To do
Return verbatim everything from the first line through the line that contains "const scanner = new THREE.Group();", and stop there.

Dataset extract
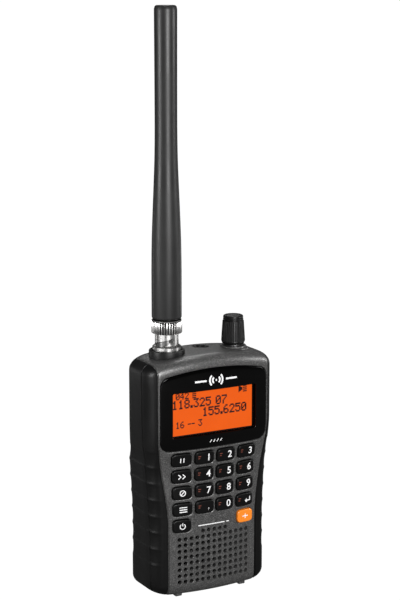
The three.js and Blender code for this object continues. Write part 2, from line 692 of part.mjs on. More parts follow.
const material = (color, roughness, metalness = 0) =>
  new THREE.MeshStandardMaterial({ color, roughness, metalness });
const MATERIALS = {
  panel: material(0x55544f, 0.45, 0.5),
  case: material(0x1b1b1c, 0.6),
  grip: material(0x161616, 0.8),
  lens: material(0x101214, 0.1),
  lcd: material(0xff6a1e, 0.4),
  key: material(0x0f1111, 0.5),
  functionKey: material(0xf59a2c, 0.5),
  nickel: material(0xc9cac8, 0.2, 1),
  rubber: material(0x2a2a2b, 0.7),
  board: material(0x1c4a2a, 0.5),
  darkPlastic: material(0x202020, 0.5),
  steel: material(0x8a8b8c, 0.35, 1),
  brass: material(0xb08d3c, 0.3, 1),
  paper: material(0x3a3a38, 0.9),
  cell: material(0x2f4a6a, 0.35, 0.3),
};

// ---------------------------------------------------------------- assembly

const scanner = new THREE.Group();

function add(name, solid, look) {
  const mesh = new THREE.Mesh(geometryOf(solid), MATERIALS[look]);
  mesh.name = name;
  scanner.add(mesh);
}

const outer = skin(false).subtract(scallops());
const shell = outer.subtract(skin(true));

add("front_panel", frontPanel(shell), "panel");
add("rear_case", rearCase(shell, outer), "case");
add("left_grip", grip(shell, -1), "grip");
add("right_grip", grip(shell, 1), "grip");
add("battery_cover", batteryCover(outer), "case");
add("display_lens", outer.intersect(prismY(lensOutline(-GAP / 3), -20, LENS.back)), "lens");

add("lcd_frame", lcdFrame(), "darkPlastic");
add("lcd_glass", box(-24.3, 24.3, -12.05, -10.9, 77.3, 102.2), "lcd");
add("backlight_guide", box(-24.3, 24.3, -10.6, -9.7, 77.3, 102.2), "lcd");
add("keypad_mat", box(-23.5, 23.5, -9.7, -9.3, 31.5, 72.5), "rubber");
const controlHoles = [[-24, 106], [24, 106], [-24, 36], [24, 36]];
add("control_board", board(26.5, -9, -7.8, 33.6, 108, controlHoles), "board");
const radioHoles = [[-24, 67], [24, 67]];
add("radio_board", board(26.5, -5, -3.8, 65, 102, radioHoles), "board");
add("shield_can", box(-15, 15, -3.5, 1.5, 70, 96), "steel");
add("speaker_cloth", speakerCloth(), "paper");
add("speaker_basket", speakerBasket(), "steel");
add("speaker_cone", speakerCone(), "paper");
add("speaker_magnet", speakerMagnet(), "darkPlastic");

add("antenna_base_ring", aerialBaseRing(outer), "case");
add("antenna_jack", aerialJack(), "nickel");
add("spring_washer", springWasher(), "steel");
add("bayonet_collar", bayonetCollar(), "nickel");
add("antenna_plug", aerialPlug(), "brass");
add("plug_pin", plugPin(), "brass");
add("antenna_sleeve", aerialSleeve(), "rubber");
add("antenna_coil", wire(new Helix(AERIAL, 8, 2.6, 2.6, 142.5, 264), 0.45, 56), "brass");

add("encoder_housing", encoderHousing(), "steel");
const plunger = [[0, 107.9], [1.8, 107.9], [1.8, 109.2], [0, 109.2]];
add("encoder_plunger", turned(plunger, KNOB.x, KNOB.y, 10), "darkPlastic");
const shaft = [[0, 109.5], [2.6, 109.5], [2.6, 128.3], [0, 128.3]];
add("encoder_shaft", turned(shaft, KNOB.x, KNOB.y, 14), "steel");
add("tuning_knob", tuningKnob(), "rubber");
add("earphone_jack", earphoneJack(), "darkPlastic");
add("power_jack", powerJack(), "darkPlastic");

for (const place of keyPlaces())
  add(place.name, keySolid(place), place.name === "key_function" ? "functionKey" : "key");

for (const i of [-1, 0, 1]) {
  const x = i * CELL.pitch;
  const number = i + 2;
  add("battery_" + number, cell(x), "cell");
  const place = { x, y: CELL.y };
  add("contact_spring_" + number, wire(new Helix(place, 2.5, 4, 2.4, 6.9, 8), 0.3, 15), "steel");
}

add("belt_clip", beltClip(), "darkPlastic");
const clipScrewBack = BODY.backTop + GAP + 1.9;
const clipScrew = { x: 0, headBack: clipScrewBack, headRadius: 2.4, headDepth: 0.9, length: 5.6 };
add("clip_screw_upper", screw({ ...clipScrew, z: CLIP_SCREWS[1] }), "steel");
add("clip_screw_lower", screw({ ...clipScrew, z: CLIP_SCREWS[0] }), "steel");
const caseScrew = { ...CASE_SCREW, headRadius: 2.5, headDepth: 1.4, length: 5 };
add("case_screw_left", screw({ ...caseScrew, x: -CASE_SCREW.x }), "steel");
add("case_screw_right", screw(caseScrew), "steel");

// The origin is under the middle of the whole scanner, on the surface that it stands on.
const bounds = new THREE.Box3().setFromObject(scanner);
scanner.position.set(0, -(bounds.min.y + bounds.max.y) / 2, 0);

export default scanner;
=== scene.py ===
"""Handheld radio scanner: the visible pieces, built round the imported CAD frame.

Every sub-assembly is a class that holds its sizes in millimetres. Its place along Y is read from the
frame, so the meshes are modelled in the case's own datum and moved into the frame when finished.
"""

from __future__ import annotations

import json
import logging
import math
from collections.abc import Callable, Sequence
from dataclasses import dataclass, field
from enum import Enum

import bmesh
import bpy
import numpy as np
from mathutils import Matrix, Vector
from mathutils.bvhtree import BVHTree

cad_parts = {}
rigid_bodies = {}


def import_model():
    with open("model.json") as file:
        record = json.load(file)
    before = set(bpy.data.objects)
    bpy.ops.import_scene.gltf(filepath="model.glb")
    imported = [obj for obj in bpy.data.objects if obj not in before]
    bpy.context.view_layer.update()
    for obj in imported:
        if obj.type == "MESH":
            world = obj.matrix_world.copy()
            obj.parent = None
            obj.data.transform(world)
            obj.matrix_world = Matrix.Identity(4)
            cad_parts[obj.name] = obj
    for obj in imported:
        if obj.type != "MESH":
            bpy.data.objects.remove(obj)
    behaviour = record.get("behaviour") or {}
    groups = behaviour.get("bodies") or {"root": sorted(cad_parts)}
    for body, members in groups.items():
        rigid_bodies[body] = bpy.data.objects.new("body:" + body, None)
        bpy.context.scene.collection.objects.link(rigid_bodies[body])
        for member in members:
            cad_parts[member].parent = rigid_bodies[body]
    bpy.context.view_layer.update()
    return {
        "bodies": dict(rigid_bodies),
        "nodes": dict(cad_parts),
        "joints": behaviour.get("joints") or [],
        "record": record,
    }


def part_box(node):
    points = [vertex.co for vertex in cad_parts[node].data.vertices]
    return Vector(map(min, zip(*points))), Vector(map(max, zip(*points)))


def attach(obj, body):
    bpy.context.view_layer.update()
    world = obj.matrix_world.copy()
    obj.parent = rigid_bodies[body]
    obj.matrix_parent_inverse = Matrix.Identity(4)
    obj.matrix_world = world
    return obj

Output
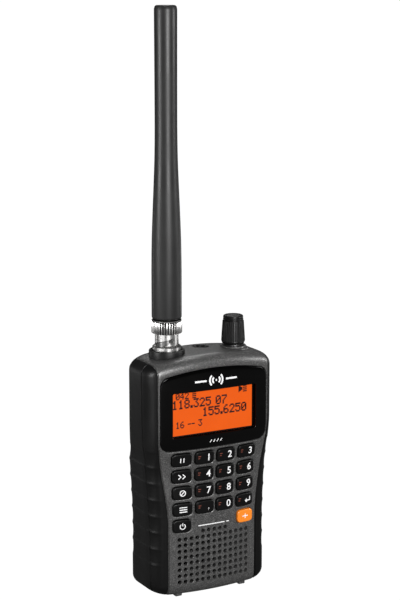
The three.js and Blender code for this object continues. Write part 2, from line 692 of part.mjs on. More parts follow.
const material = (color, roughness, metalness = 0) =>
  new THREE.MeshStandardMaterial({ color, roughness, metalness });
const MATERIALS = {
  panel: material(0x55544f, 0.45, 0.5),
  case: material(0x1b1b1c, 0.6),
  grip: material(0x161616, 0.8),
  lens: material(0x101214, 0.1),
  lcd: material(0xff6a1e, 0.4),
  key: material(0x0f1111, 0.5),
  functionKey: material(0xf59a2c, 0.5),
  nickel: material(0xc9cac8, 0.2, 1),
  rubber: material(0x2a2a2b, 0.7),
  board: material(0x1c4a2a, 0.5),
  darkPlastic: material(0x202020, 0.5),
  steel: material(0x8a8b8c, 0.35, 1),
  brass: material(0xb08d3c, 0.3, 1),
  paper: material(0x3a3a38, 0.9),
  cell: material(0x2f4a6a, 0.35, 0.3),
};

// ---------------------------------------------------------------- assembly

const scanner = new THREE.Group();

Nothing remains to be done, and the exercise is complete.